Perhaps unsurprisingly, W.K.'s bad/mad, cry/die couplets occur late in the creative process. "The focus of my songs is on musical notes," he explains. "That's where I start from. The lyrics describe how I feel from listening to the melody. The way I feel is so incredible, so what am I going to do? Well, I'm going to use every instrument and every piece of recording equipment I can to come close to that overwhelming power that it's giving me. This music is put together to achieve unmitigated, unabolished physical pleasure. These songs are made to inspire excitement."

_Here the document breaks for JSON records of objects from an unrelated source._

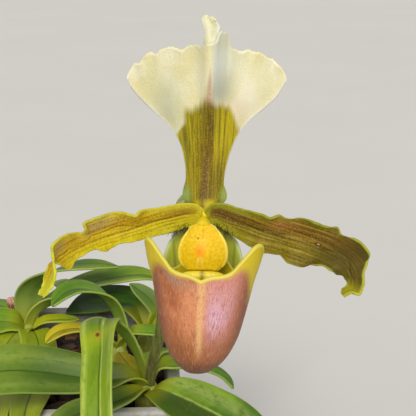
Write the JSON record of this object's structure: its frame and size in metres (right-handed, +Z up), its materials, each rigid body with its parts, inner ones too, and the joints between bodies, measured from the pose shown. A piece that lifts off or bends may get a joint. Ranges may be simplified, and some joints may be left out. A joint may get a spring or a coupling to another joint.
{
  "type": "paphiopedilum orchid in a pot",
  "caption": "Slipper orchid with a flared white dorsal sepal, crimped petals and a pouch-shaped lip on a leaning scape above strap leaves, growing in bark in a square clay pot.",
  "frame": {"origin": "centre of the pot's foot, on its underside", "axes": "+Z up, the flower faces -Y, and +X is to the right as seen from the flower's front"},
  "size_m": [0.161, 0.2542, 0.2293],
  "materials": {
    "pot_clay": "matte",
    "bark": "matte",
    "stalk": "matte",
    "dry_stub": "matte",
    "bract": "satin",
    "growth_base": "satin",
    "leaf": "satin",
    "leaf_yellowed": "satin",
    "dorsal_sepal": "satin",
    "synsepal": "satin",
    "petal": "satin",
    "lip": "satin",
    "column": "satin",
    "staminode": "gloss"
  },
  "bodies": {
    "root": {"pot": "pot_clay", "potting_bark": "bark", "scape": "stalk", "ovary": "stalk", "old_scape_stub": "dry_stub", "floral_bract": "bract", "front_growth_base": "growth_base", "left_growth_base": "growth_base", "middle_growth_base": "growth_base", "back_growth_base": "growth_base", "front_leaf_arching": "leaf", "front_leaf_right": "leaf", "front_leaf_inner": "leaf", "front_leaf_rear": "leaf", "front_leaf_left": "leaf", "front_leaf_low": "leaf", "front_leaf_yellowed": "leaf_yellowed", "left_leaf_tall": "leaf", "left_leaf_crossing": "leaf", "left_leaf_short": "leaf", "left_leaf_forward_inner": "leaf", "left_leaf_forward": "leaf", "left_leaf_side": "leaf", "left_leaf_rear": "leaf", "left_leaf_back": "leaf", "middle_leaf_arching": "leaf", "middle_leaf_right": "leaf", "middle_leaf_yellowed": "leaf_yellowed", "back_leaf_upright": "leaf", "back_leaf_left": "leaf", "back_leaf_rear": "leaf", "back_leaf_right": "leaf", "dorsal_sepal": "dorsal_sepal", "synsepal": "synsepal", "petal_left": "petal", "petal_right": "petal", "lip_pouch": "lip", "column": "column", "staminode": "staminode"}
  },
  "joints": []
}
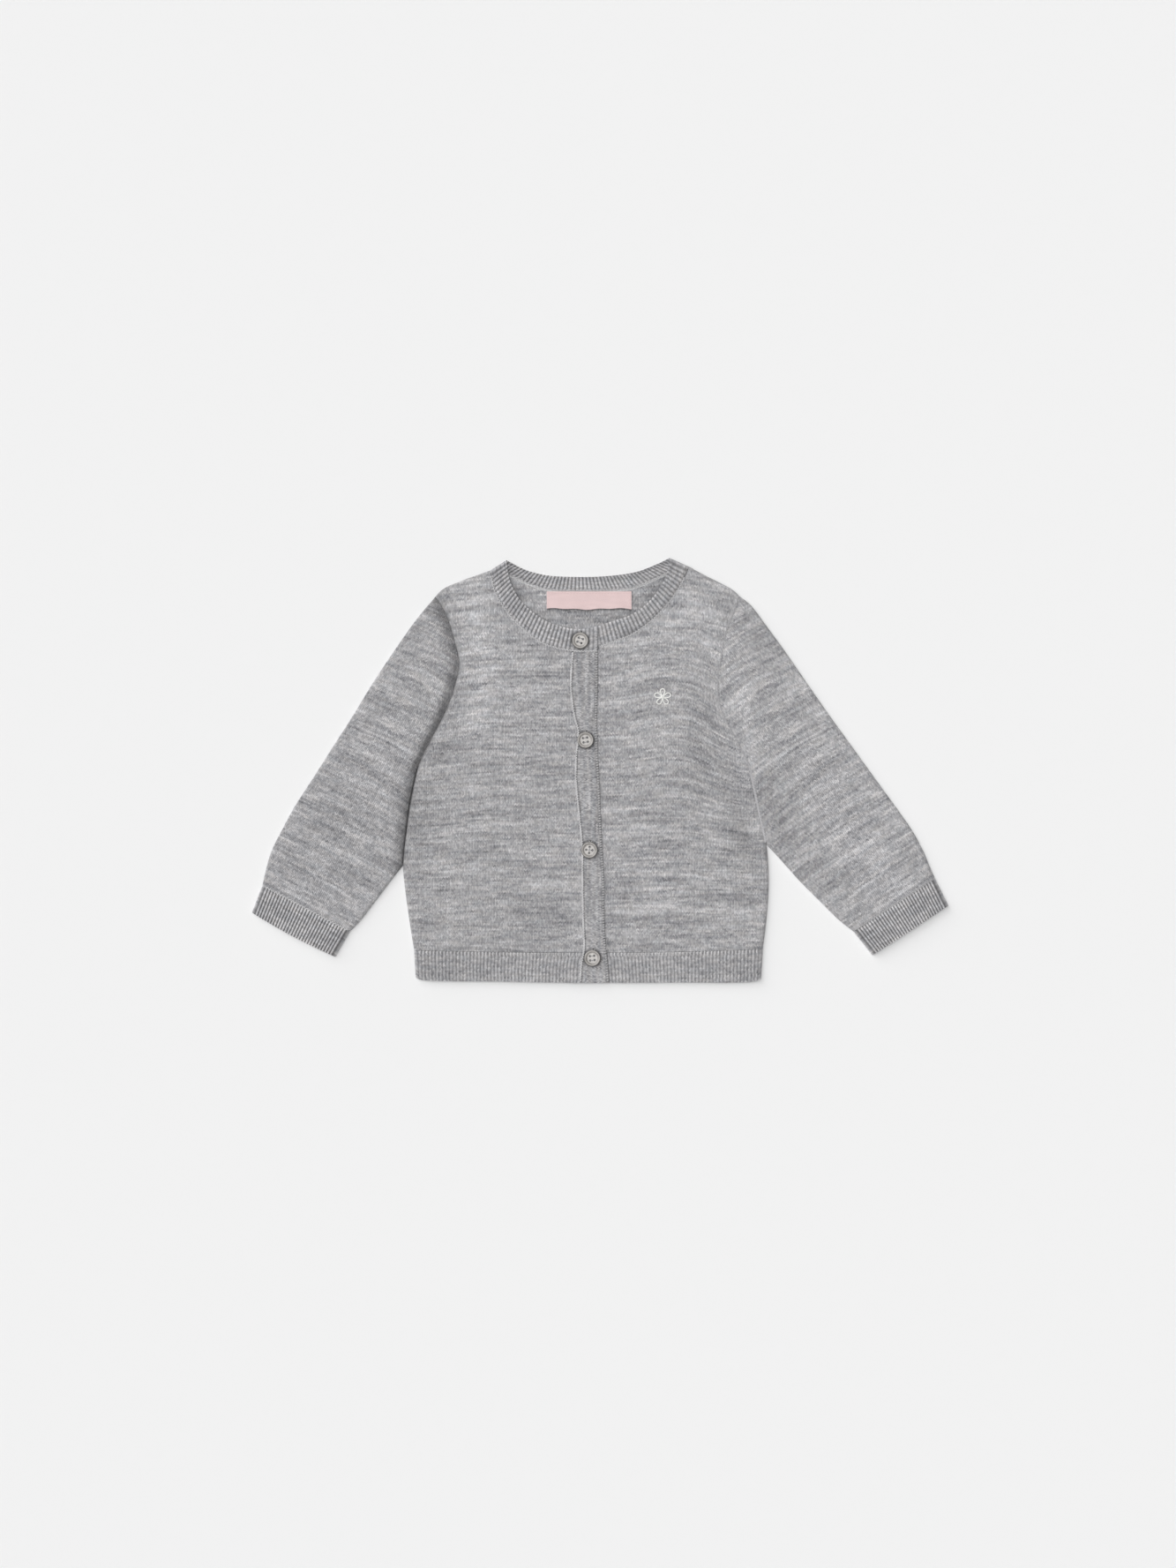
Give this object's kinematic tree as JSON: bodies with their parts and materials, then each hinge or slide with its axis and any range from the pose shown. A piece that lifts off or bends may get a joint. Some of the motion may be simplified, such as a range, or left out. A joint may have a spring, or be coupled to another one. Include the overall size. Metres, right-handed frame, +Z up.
{
  "type": "baby cardigan",
  "caption": "Fine-knit long-sleeved baby cardigan, round neck, ribbed neckband, cuffs and hem, buttoned up and laid flat.",
  "frame": {"origin": "on the surface the cardigan lies on, under the middle of its outline", "axes": "+X towards the wearer's left, +Y towards the neck, +Z up out of the front, away from the surface"},
  "size_m": [0.4813, 0.2935, 0.0067],
  "materials": {
    "knit": "fine heather-grey stockinette knit, matt",
    "rib": "heather-grey ribbed knit, matt",
    "band": "heather-grey knit band, close and matt",
    "button": "grey-beige shell-like plastic, satin",
    "label": "pale pink woven satin, plain"
  },
  "bodies": {
    "root": {"back": "knit", "front_right": "knit", "front_left": "knit", "sleeve_right": "knit", "sleeve_left": "knit", "hem_back": "rib", "hem_front_right": "rib", "hem_front_left": "rib", "cuff_right": "rib", "cuff_left": "rib", "neckband": "rib", "buttonhole_band": "band", "button_band": "band", "button_1": "button", "button_2": "button", "button_3": "button", "button_4": "button", "label": "label"}
  },
  "joints": []
}
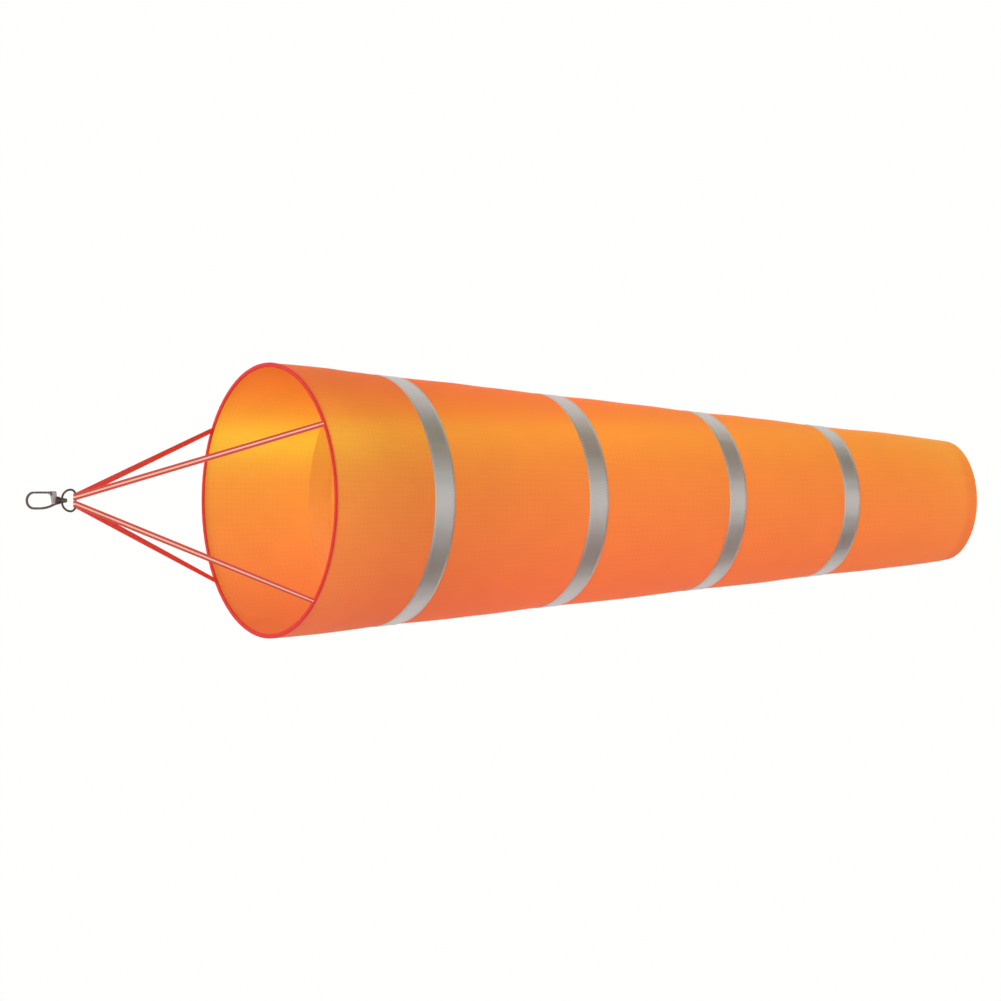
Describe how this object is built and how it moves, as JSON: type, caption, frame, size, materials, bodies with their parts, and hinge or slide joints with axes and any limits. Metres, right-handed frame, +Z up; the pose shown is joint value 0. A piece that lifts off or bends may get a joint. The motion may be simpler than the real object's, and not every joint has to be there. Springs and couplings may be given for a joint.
{
  "type": "windsock",
  "caption": "Tapered cloth windsock with silver bands, held open by a sprung hoop and towed by a strap bridle from a swivel snap hook.",
  "frame": {"origin": "centre of the snap hook's bow, where a ring or halyard sits", "axes": "+X along the sleeve from the hook to the tail, +Z up, gate on top"},
  "size_m": [1.0667, 0.2698, 0.2698],
  "materials": {
    "hook_steel": "dark gunmetal plating, worn on the edges",
    "gate_steel": "dark gunmetal plating",
    "eye_steel": "dark gunmetal plating",
    "pin_steel": "plain steel",
    "rivet_bronze": "dull olive-brown",
    "hoop_steel": "spring steel",
    "ferrule_aluminium": "crimped",
    "rim_red": "red binding tape, stitched",
    "strap_red": "red webbing with a pale tracer",
    "sleeve_orange": "orange ripstop nylon",
    "band_silver": "silver reflective tape"
  },
  "bodies": {
    "snap_hook": {"hook_body": "hook_steel", "gate_pin": "pin_steel", "gate_spring": "pin_steel", "swivel_stem": "rivet_bronze", "swivel_washer": "pin_steel"},
    "gate": {"hook_gate": "gate_steel"},
    "eye": {"swivel_eye": "eye_steel"},
    "mouth": {"bridle_near_upper": "strap_red", "bridle_near_lower": "strap_red", "bridle_far_upper": "strap_red", "bridle_far_lower": "strap_red", "mouth_hoop": "hoop_steel", "hoop_ferrule": "ferrule_aluminium", "mouth_binding": "rim_red", "panel_1_front": "sleeve_orange", "panel_1_fold": "sleeve_orange"},
    "ring_1": {"panel_1_rear": "sleeve_orange", "band_1": "band_silver", "panel_2_front": "sleeve_orange", "panel_2_fold": "sleeve_orange"},
    "ring_2": {"panel_2_rear": "sleeve_orange", "band_2": "band_silver", "panel_3_front": "sleeve_orange", "panel_3_fold": "sleeve_orange"},
    "ring_3": {"panel_3_rear": "sleeve_orange", "band_3": "band_silver", "panel_4_front": "sleeve_orange", "panel_4_fold": "sleeve_orange"},
    "ring_4": {"panel_4_rear": "sleeve_orange", "band_4": "band_silver", "panel_5": "sleeve_orange", "tail_hem": "sleeve_orange"}
  },
  "joints": [
    {"name": "gate_hinge", "type": "hinge", "parent": "snap_hook", "child": "gate", "pos_m": [0.0204, 0, 0.0071], "axis": [0, -1, 0], "range_deg": [0, 28], "stiffness_Nm_per_rad": 0.022, "springref_deg": -23.49, "deforming": ["gate_spring"]},
    {"name": "hook_swivel", "type": "hinge", "parent": "snap_hook", "child": "eye", "pos_m": [0.0303, 0, 0], "axis": [1, 0, 0], "continuous": true},
    {"name": "bridle_pivot", "type": "hinge", "parent": "eye", "child": "mouth", "pos_m": [0.0451, 0, 0], "axis": [0, 0, 1], "range_deg": [-80, 80]},
    {"name": "droop_1", "type": "hinge", "parent": "mouth", "child": "ring_1", "pos_m": [0.316, 0, 0], "axis": [0, 1, 0], "range_deg": [0, 20], "deforming": ["panel_1_fold"]},
    {"name": "droop_2", "type": "hinge", "parent": "ring_1", "child": "ring_2", "pos_m": [0.47975, 0, 0], "axis": [0, 1, 0], "range_deg": [0, 20], "deforming": ["panel_2_fold"]},
    {"name": "droop_3", "type": "hinge", "parent": "ring_2", "child": "ring_3", "pos_m": [0.6605, 0, 0], "axis": [0, 1, 0], "range_deg": [0, 20], "deforming": ["panel_3_fold"]},
    {"name": "droop_4", "type": "hinge", "parent": "ring_3", "child": "ring_4", "pos_m": [0.8205, 0, 0], "axis": [0, 1, 0], "range_deg": [0, 20], "deforming": ["panel_4_fold"]}
  ]
}
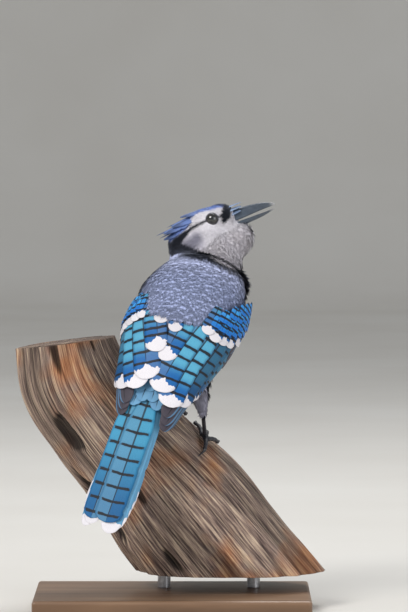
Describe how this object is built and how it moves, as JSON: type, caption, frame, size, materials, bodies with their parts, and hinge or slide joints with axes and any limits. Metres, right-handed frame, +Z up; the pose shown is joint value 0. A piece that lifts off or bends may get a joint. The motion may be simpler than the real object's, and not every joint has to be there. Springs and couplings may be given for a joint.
{
  "type": "blue jay display model",
  "caption": "Life-size blue jay looking up over its shoulder, gripping a short cut length of driftwood held on two rods over a flat base.",
  "frame": {"origin": "middle of the whole model's footprint, at the underside of the stand's base", "axes": "+Z up; the bird is seen from behind looking along +Y; +X to its right, the way the bill points"},
  "size_m": [0.2144, 0.1732, 0.2795],
  "materials": {
    "bill_horn": "satin horn",
    "eye": "wet gloss",
    "leg_scales": "satin scales",
    "head_feathers": "soft feathers, blue, white and black",
    "mantle_feathers": "soft grey-violet feathers",
    "driftwood": "weathered, unfinished",
    "tail_feathers": "blue vanes with black bars",
    "pale_feathers": "soft pale down",
    "wing_feathers": "blue vanes with black bars and white tips",
    "stand_board": "satin board",
    "stand_rod": "brushed"
  },
  "bodies": {
    "root": {"bill_lower": "bill_horn", "bill_upper": "bill_horn", "eye_left": "eye", "eye_right": "eye", "foot_left": "leg_scales", "foot_right": "leg_scales", "head": "head_feathers", "neck": "mantle_feathers", "perch": "driftwood", "stand_base": "stand_board", "stand_rod_1": "stand_rod", "stand_rod_2": "stand_rod", "tail": "tail_feathers", "thigh_left": "pale_feathers", "thigh_right": "pale_feathers", "torso": "mantle_feathers", "wing_left": "wing_feathers", "wing_right": "wing_feathers"}
  },
  "joints": []
}
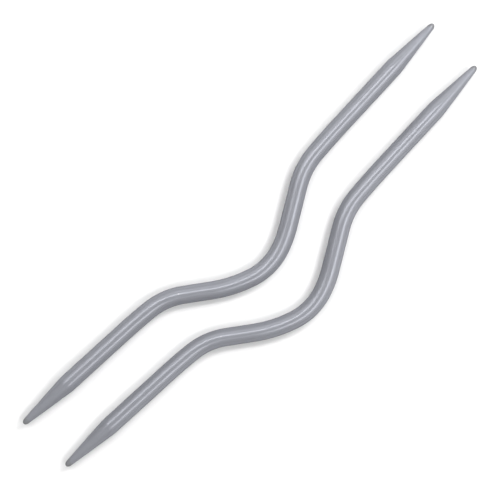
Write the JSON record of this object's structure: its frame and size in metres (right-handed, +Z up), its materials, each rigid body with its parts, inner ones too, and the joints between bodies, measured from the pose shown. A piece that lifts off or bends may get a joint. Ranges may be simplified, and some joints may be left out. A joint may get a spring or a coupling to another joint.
{
  "type": "cable needle pair",
  "caption": "Pair of slim metal cable needles, each a rod bent to a central dip and pointed at both ends, lying side by side.",
  "frame": {"origin": "on the table, under the middle of the pair's outer box", "axes": "+X along the tip-to-tip line from tip A to tip B, +Y towards the side that the dips open to, +Z up from the table; both needles lie flat"},
  "size_m": [0.1264, 0.0294, 0.004],
  "materials": {
    "pearl_grey": "satin"
  },
  "bodies": {
    "first_needle": {"first_needle": "pearl_grey"},
    "second_needle": {"second_needle": "pearl_grey"}
  },
  "joints": [
    {"name": "second_needle_lift", "type": "slide", "parent": "first_needle", "child": "second_needle", "axis": [0, 0, 1], "range_m": [0, 0.05]}
  ]
}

Though still immediate and energetic, The Wolf challenges listeners a bit more than its predecessor. The riffs aren't quite as rudimentary, and the piano parts hint at his years of practice. (He started taking lessons from University of Michigan music students at age five.) "There's more that these songs are asking us to try, but I hope the people who love this stick with me," he says. "We have to think of why we don't like something or why we don't want to do something, and if it comes down to fear, that's something that's so easy to eliminate. I see a great conquering of fear in what this music is doing."
Unlike at most major club shows, where barricades are the rule, fans need not fear the wrath of security guards if they swarm the stage at an Andrew W.K. show. The rush is as spontaneous as it seems; W.K. doesn't warn staffers beforehand, which has occasionally led to problems.
"They're going to do what they're going to do," he says. "Because it's so clear that people are enjoying themselves, even the security guards will be smiling and having the time of their lives. It's a situation where people are really excited and happy and not trying to fight with the staff or with each other. A few times people have gotten very angry, and that was upsetting to me because they took it really personally. Most of the time, though, it's clear that it's a loving thing."
W.K. fans will have no trouble getting close to him while he's performing, but he offers no specific tips about how to meet up with him after the show. "All I can say is, I'll always be there," he says. "It shouldn't be that hard."